When seen as parts of institutions (and not only information collections), datasets reveal a rich set of largely invisible professional practices, organizational assumptions, and historical patterns that make institutions seem stable and routine. Datasets like NYTAC are part of “loosely coupled arrays of standardized elements” that make an organization like the New York Times (NYT), and an institution like “the press” seem coherent, stable, and predictable. In fact, organizations and fields are contingent, require ongoing maintenance, and can shift in unexpected ways. An institutional view of datasets like NYTAC shows the “lenses through which actors view the world and the very categories of structure, action, and thought.”

What is the NYTAC?

Including “nearly every article published in The New York Times between January 01, 1987 and June 19, 2007,” the NYTAC contains 1,855,658 documents (over 1.5 million of which have been manually categorized into topics, people, location, and more) and 664,998 human-written abstracts, all organized into an XML structure that conforms to the International Press Telecommunications Council’s “News Industry Text Format” (NITF). Offering 48 different ways of describing NYT articles, NYTAC metadata reflects 20 years of different ways that Times staff wrote, edited, indexed, and published news articles. The dataset has become an incredibly popular corpus of news articles and resource for data scientists, spawning countless academic articles, derivative datasets, and machine learning models – e.g., a summarization dataset of NYT article abstracts, an extraction of NYT linguistic patterns, a computational method for detecting news events, and a technique for increasing the diversity of news search results. The NYTAC has become much more than a repository of news articles; it has become an infrastructure for studying journalism and, when used in systems that extract, summarize, and generate news stories, the NYTAC becomes an invisible authority on journalistic language – a kind of journalistic lingua franca for computational news.

What does the NYTAC show?

As an institutional achievement, the NYTAC shows how countless largely invisible human and nonhuman actions combine to create taken-for-granted objects with the power to organize disparate communities. The NYT’s internal indexing service reflects decades of bibliographic practice; the exclusion of wire articles and adherence to NITF standards show organizational contracts and partnerships; the derivative datasets, models, and tools show a vibrant community of journalism-adjacent engineers eager to build with the imprimatur of the NYT.
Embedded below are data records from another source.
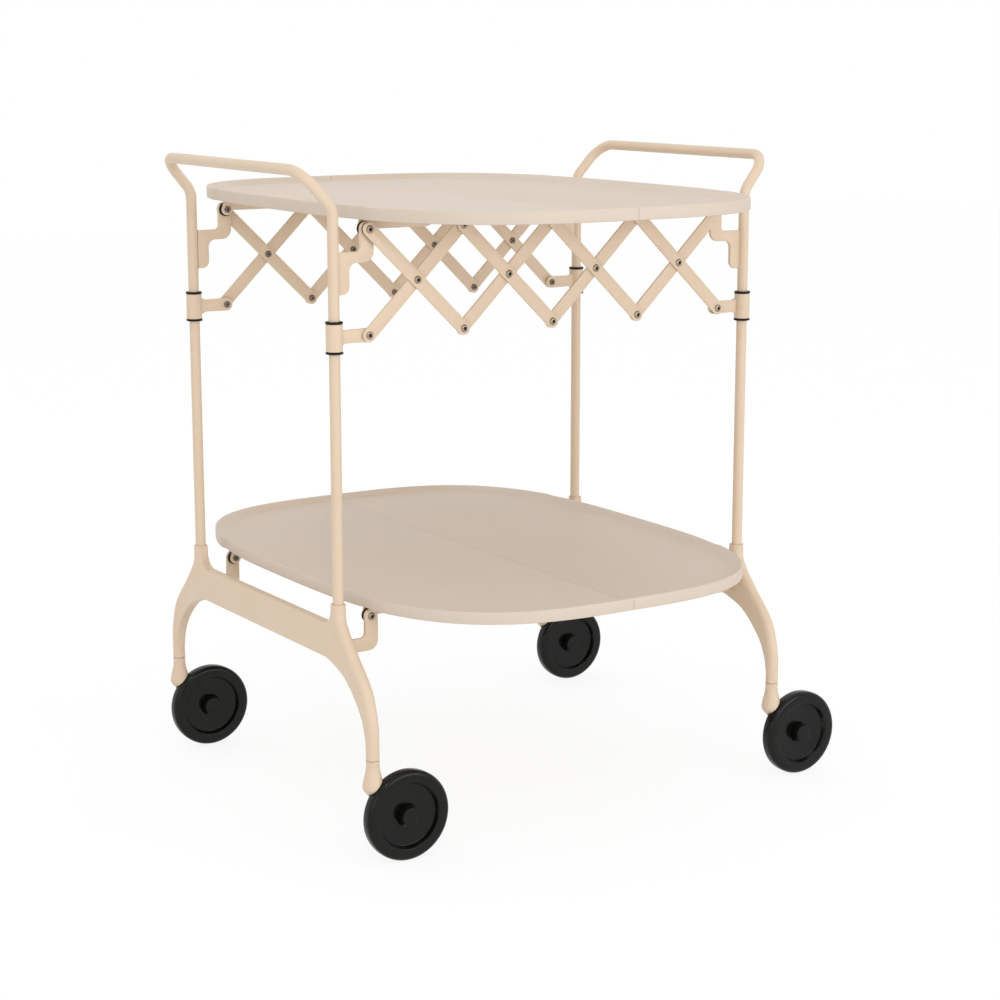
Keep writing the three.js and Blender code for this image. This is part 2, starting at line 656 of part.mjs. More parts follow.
// Everything that belongs to one end, in the left end's places
function buildSide(side) {
  const group = new THREE.Group();
  const isLeft = side === 'left';
  group.rotation.z = isLeft ? 0 : Math.PI;
  trolley.add(group);
  const rowName = (row) => ((row < 0) === isLeft ? 'front' : 'back');
  const paint = () => finish(framePaint, 0.5, 0.1);
  const black = () => finish(blackPlastic, 0.45, 0);
  const steel = () => finish(bareSteel, 0.3, 0.9);

  addPiece(group, `${side}_frame_tube`, frameTube(), paint());
  addPiece(group, `${side}_leg_casting`, legCasting(), paint());
  const midHeight = upperPivotHeight - latticeHeight / 2;
  for (const row of [-1, 1]) {
    const end = `${rowName(row)}_${side}`;
    addPiece(group, `${end}_upper_bracket`, closed(upperBracket()), paint(),
      [pivotX, rowPlace(row, plateInnerFace, plateThickness), upperPivotHeight]);
    addPiece(group, `${end}_collar`, collar(row), paint(), [postX, row * postY, collarHeight]);
    addPiece(group, `${end}_collar_liner`, collarLiner(), black(), [postX, row * postY, collarHeight]);
  }

  // In the front row the falling links lie outside, in the back row the rising ones. From left to right each
  // link has its fittings at its left end, its middle and its right end
  const behindLink = spacerLength + seatGap;
  const behindArm = innerLinkFace - plateInnerFace + seatGap;
  for (const row of [-1, 1]) {
    const front = row < 0;
    const hole = { hole: true };
    const rivet = { head: true, nut: true, reach: behindLink };
    const openOutside = { head: true };
    const openInside = { nut: true, reach: seatGap };
    const outside = (falls) => falls === front;
    const pivot = (falls) => (outside(falls) ? rivet : hole);
    const openPivot = (falls) => (outside(falls) ? openOutside : openInside);
    const bracketEnd = { hole: true, spacer: front };
    const collarEnd = { head: true, nut: true, spacer: !front, reach: behindArm + (front ? 0 : spacerLength) };
    const links = [
      { number: isLeft ? 1 : 7, unit: 0, falls: true, fittings: [bracketEnd, pivot(true), pivot(true)] },
      { number: isLeft ? 2 : 8, unit: 0, falls: false, fittings: [collarEnd, pivot(false), pivot(false)] },
      { number: isLeft ? 3 : 5, unit: 1, falls: false,
        fittings: [pivot(false), pivot(false), openPivot(false)] },
      { number: isLeft ? 4 : 6, unit: 1, falls: true, fittings: [pivot(true), pivot(true), openPivot(true)] },
    ];
    for (const { number, unit, falls, fittings } of links) {
      const face = outside(falls) ? outerLinkFace : innerLinkFace;
      addPiece(group, `${rowName(row)}_lattice_link_${number}`, latticeLink(row, fittings), paint(),
        [pivotX + (unit + 0.5) * unitWidth, row * (postY + face), midHeight], falls ? linkAngle : -linkAngle);
    }
    const end = `${rowName(row)}_${side}`;
    const upperSeat = (front ? outerLinkFace : innerLinkFace) + linkThickness;
    addPiece(group, `${end}_upper_tray_pivot_pin`, trayPivotPin(row, upperSeat), steel(),
      [pivotX, row * postY, upperPivotHeight]);
    addPiece(group, `${end}_lower_tray_pivot_pin`, trayPivotPin(row, plateOuterFace), steel(),
      [pivotX, row * postY, lowerPivotHeight]);
  }

  // Tray halves, each on its carrier
  const trays = [['upper', upperPivotHeight], ['lower', lowerPivotHeight]];
  for (const [level, height] of trays) {
    addPiece(group, `${level}_${side}_tray`, trayHalf(), finish(trayPlastic, 0.45, 0), [0, 0, height]);
    addPiece(group, `${level}_${side}_tray_carrier`, trayCarrier(), paint(), [0, 0, height]);
  }

  // Castors: all four trail towards +X
  for (const row of [-1, 1]) {
    const castor = new THREE.Group();
    castor.position.set(postX, row * (postY + legSplay), 0);
    castor.rotation.z = isLeft ? 0 : Math.PI;
    group.add(castor);
    const name = `${rowName(row)}_${side}`;
    addPiece(castor, `${name}_castor_housing`, castorHousing(), paint());
    addPiece(castor, `${name}_wheel`, castorWheel(), finish(blackRubber, 0.35, 0));
    addPiece(castor, `${name}_axle_cap`, castorAxle(), black());
  }
}

buildSide('left');
buildSide('right');
// The castors reach further right than the grips, so the whole trolley is centred over the origin
trolley.position.x = -(castorTrail + wheelRadius - gripOutreach - tubeRadius) / 2;

export default trolley;
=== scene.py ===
# Folding serving trolley: two painted tube frames on cast legs with castors, two trays that are split
# across the middle, and a scissor lattice at the front and the back. Metres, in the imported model's frame.
import json
from math import asin, atan2, cos, hypot, pi, radians, sin, tan
import bpy
import bmesh
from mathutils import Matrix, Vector


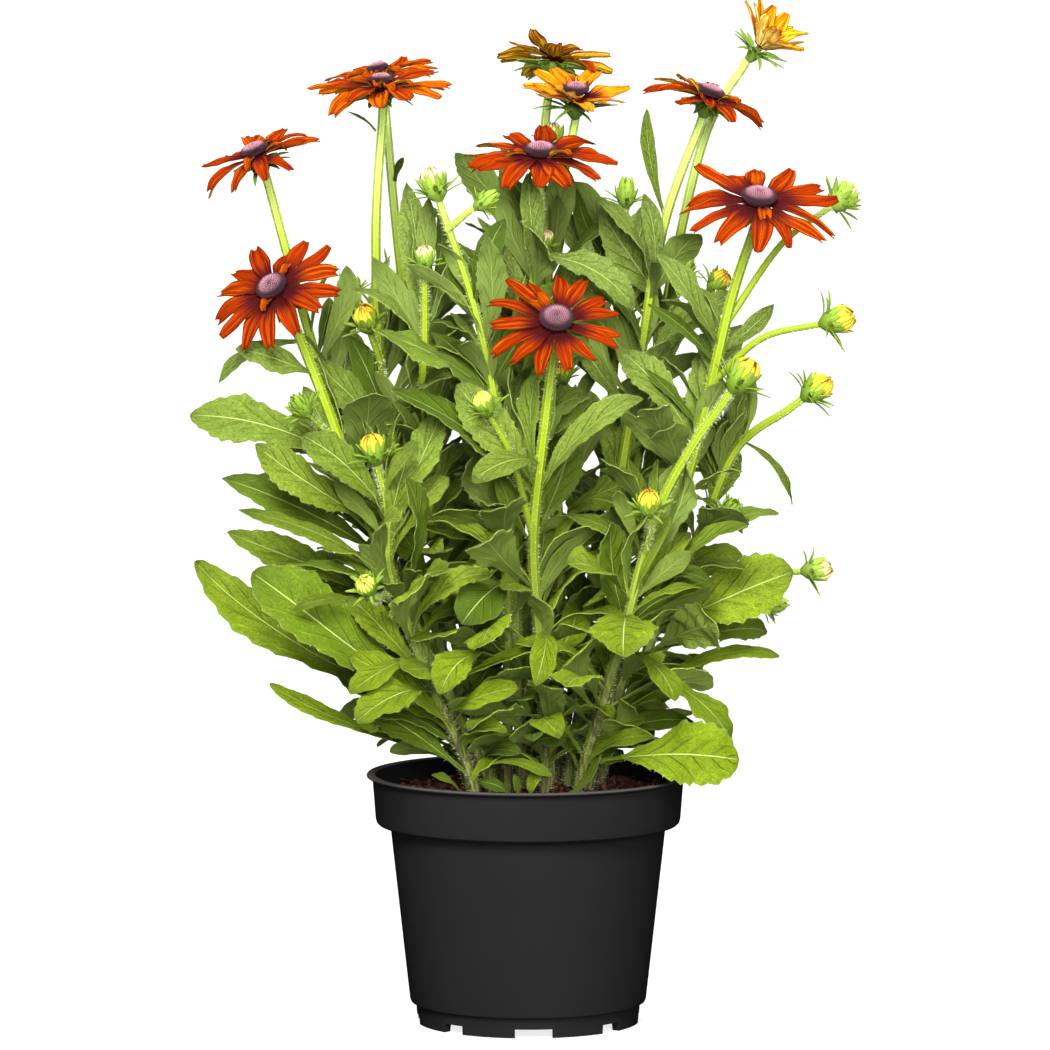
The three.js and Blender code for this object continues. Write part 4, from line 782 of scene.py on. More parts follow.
def laid(shape, place, first, second, third):
    """Points of a shape carried to a place and to three directions."""
    across = place + np.outer(shape[:, 0], first) + np.outer(shape[:, 1], second)
    return across + np.outer(shape[:, 2], third)


class Piece:
    """Gathers shapes that are laid from templates into one object."""

    def __init__(self):
        self.bm = bmesh.new()
        self.rest = {}

    def add(self, template, points, tint=0.5, skin=0.0, slot=0):
        """Adds the template with its corners at points, in mm."""
        if template.name not in self.rest:
            self.rest[template.name] = corners(template)
        count = len(template.vertices)
        skins = np.broadcast_to(skin, count).astype(float)
        template.vertices.foreach_set("co", (points * MM).ravel())
        template.attributes["tint"].data.foreach_set("value", np.full(count, tint))
        template.attributes["skin"].data.foreach_set("value", skins)
        template.polygons.foreach_set("material_index", np.full(len(template.polygons), slot))
        self.bm.from_mesh(template)
        template.vertices.foreach_set("co", self.rest[template.name].ravel())

    def finish(self, name, materials, nodes, sharp=math.radians(50)):
        """Makes the object, parents it to the body and hides the frame's nodes that it stands for."""
        mesh = bpy.data.meshes.new(name)
        self.bm.to_mesh(mesh)
        self.bm.free()
        for material in materials:
            mesh.materials.append(material)
        mesh.polygons.foreach_set("use_smooth", np.ones(len(mesh.polygons), dtype=bool))
        mesh.set_sharp_from_angle(angle=sharp)
        piece = bpy.data.objects.new(name, mesh)
        bpy.context.scene.collection.objects.link(piece)
        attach(piece, BODY)
        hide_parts(*nodes)
        return piece


class Shapes:
    """The templates, made when they are first needed."""

    def __init__(self):
        self.made = {}

    def get(self, name, maker, *sizes):
        """The template of a name, made by maker the first time."""
        if name not in self.made:
            self.made[name] = maker(name, *sizes)
        return self.made[name]

    def clear(self):
        """Removes the templates once every piece is laid."""
        for mesh in self.made.values():
            bpy.data.meshes.remove(mesh)
        self.made = {}


SHAPES = Shapes()


def leaf_skin(leaf, along, v, fine):
    """How far along a leaf a point lies, how its teeth widen it, and how its swellings lift it."""
    u = 1 - (1 - along) ** 1.4
    aside = np.minimum(np.abs(v), 1)
    quilt = np.cos(2 * math.pi * VEIN_PAIRS * (along - VEIN_LEAN * aside)) * aside * (1 - aside**3)
    size = leaf["width"] * 0.024
    swing = 2 * math.pi * (FRILLS * along + 0.2 * np.sign(v)) + leaf["phase"]
    frill = 0.45 * size * aside**3 * np.sin(swing)
    relief = frill - size * quilt - size * np.exp(-((v / 0.22) ** 2)) * (1 - u)
    tooth = (TEETH * along + leaf["phase"]) % 1 - 0.5
    teeth = 1 + (0.17 if fine else 0.1) * aside**6 * tooth
    return u, teeth, relief


def add_leaf(piece, leaf, thickness, tint, fine=True, slot=0):
    """A leaf with teeth, a frilled rim, a sunken midrib and quilting between its veins."""
    rows, columns = FINE_CELLS if fine else COARSE_CELLS
    template = SHAPES.get(f"leaf {rows}", grid_template, rows, columns)
    along, v, w = corners(template).T
    u, teeth, relief = leaf_skin(leaf, along, v, fine)
    petiole = np.where(u < 0.5, STALK_HALF, NARROW_HALF)
    lift = w * thickness + relief
    points = blade_points(leaf, leaf_outline(u, leaf), u, v * teeth, lift, petiole)
    piece.add(template, points, tint, skin=w, slot=slot)


def add_fringe(piece, leaf, slot):
    """Fine pale hairs that stand out from the rims of a leaf."""
    template = SHAPES.get("fringe", fringe_template, FRINGE_HAIRS)
    place, v, thick = corners(template).T
    out = np.abs(v) - 1
    along = np.clip(place + 0.012 * out * np.sin(61 * place), 0, 1)
    u, teeth, relief = leaf_skin(leaf, along, v, True)
    outline = leaf_outline(u, leaf)
    half = np.maximum(0.5 * leaf["width"] * outline, STALK_HALF)
    reach = FRINGE_REACH * (0.7 + 0.3 * np.sin(37 * place)) / half
    across = np.sign(v) * (0.98 * teeth + out * reach)
    lift = relief + 0.06 * thick / FRINGE_FOOT + out * 0.7 * np.sin(83 * place)
    points = blade_points(leaf, outline, u, across, lift, RIM_HALF)
    piece.add(template, points, slot=slot)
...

Beyond tracing the NYTAC as a site of (inter)organizational practices, the NYTAC is also a dataset ripe for asking questions about journalism and news. For example, engaging the NYTAC with the forensic Knowing Machines dataset tool lets us form some simple but generative inquiries like:

Question: Where in the paper do stories mentioning racism in sports appear?

Method: Searching for “racism” + “baseball”, “racism” + “football”, “racism” + “hockey” within Sports and News returns this pattern:

Chart showing usage of the terms 'racism' in NYTimes coverage of various sports, comparing usage in Sports and News sections.

Interpretation: Taking 1987-2007 NYT coverage as a baseline, racism seems more likely to be discussed in stories appearing in the News section versus the Sports section. More sophisticated investigations into exactly how these discussions appear is needed, but this cursory look raises questions:

  • why might stories mentioning racism in sports more likely appear in the News versus Sports section?
  • what reporting and publishing practices and beat structures produce this pattern? How do News and Sports section journalists talk to each other about their coverage and what sustains the separations and overlaps we see in dataset categorizations?
  • do other news organizations also mention sports racism in their News sections more than Sports sections?
  • how might people building derivative datasets and machine learning models account for such a pattern in the assumptions guiding their own work?
  • especially critical for Generative AI, is this NYTAC pattern one that builders think should underpin the synthetic creation of news stories?

Counting word occurrences in datasets is not a new or particularly sophisticated research technique. What these two simple examples illustrate, however, is how a foundational, infrastructural dataset like NYTAC can be interrogated for patterns that could prompt broader, institutionally situated questions about machine learning datasets and their use. This relatively simple example raises questions about how NYTAC sees NYT news, the power of it becoming a proxy for generic news, and its potential significance as an authoritative knowledge source for teaching Generative AI systems how to create news stories.

Specifically, how did 20 years of NYT organizational culture create NYTAC patterns? How do shifts in NYTAC patterns suggest potential shifts in NYT practices? How do patterns in NYTAC mimic or diverge from other news organization datasets? How might the data scientists and machine learning engineers who use and extend the NYTAC understand its patterns and shifts, so that they might critically evaluate its de facto status as a gold standard of news language, adjusting their practices in light of a deeper understanding of the institutional forces that created the NYTAC?

The NYTAC emerged from decades of reporting habits, publishing standards, and news librarianship that seem contained within journalistic choices – but these choices are taking on a new and authoritative life in engineering communities using the NYTAC to build seemingly objective systems for classifying and producing news.

The NYTAC is simultaneously a reflection of news cultures and organizational patterns, a dataset with a life beyond journalism, and a standard for data engineers building derivative products. As “loosely coupled array of standardized elements” (practices, languages, norms, categories), the NYTAC is an institutional achievement. Understanding it and its journalism-engineering meetings shows the contemporary “press” to be not just what journalists and newsrooms do, but what datasets see and shape.